Never in the history of our country is there a greater need for America to do what is necessary to make an investment–yes, even with borrowed money–in our crumbling infrastructure such as buildings, bridges, highways and public school buildings.  We also desperately need to invest in giving the next generation access to a reasonably priced cost of higher education, training them for the kinds of jobs which will make America competitive and return manufacturing back to the United States instead of India and China.  

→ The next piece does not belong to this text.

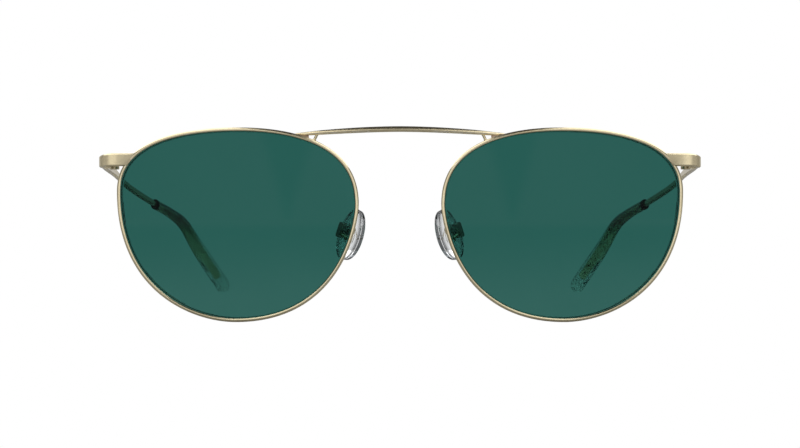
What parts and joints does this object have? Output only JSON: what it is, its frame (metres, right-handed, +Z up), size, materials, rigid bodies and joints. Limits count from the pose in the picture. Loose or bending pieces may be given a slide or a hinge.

At a time when we have gone from number one in the training of needed skills to number sixteen in the world, it is absolutely the wrong time to heed the “no tax at any price” voices.  It is the time to invest in order to lift ourselves by our bootstraps out of the doldrums of an economy devastated by two wars on credit and an insane desire to have wealth prevail over the needs of ordinary citizens.  


  1. Well said by a Gentleman that has lived thru it, fought for it , and lives it every day...

  2. Ignoring for a moment the belief you seem to hold that the government is a good steward of our money. If the government wants more money to play with, why don't we look at cutting unnecessary spending rather than raising taxes? When does it stop?

    If your personal debt to income ratio was as high as the United State's is, would you go the bank and ask for more money or would you take a look at your budget and see where you could cut some fat? What if it was your law firm? Since you are a very successful person, I think it is a reasonable assumption to say that you would not be making that trip to talk to your banker. So if you wouldn't do it in your personal life or for your business, why are you advocating we do it as a nation?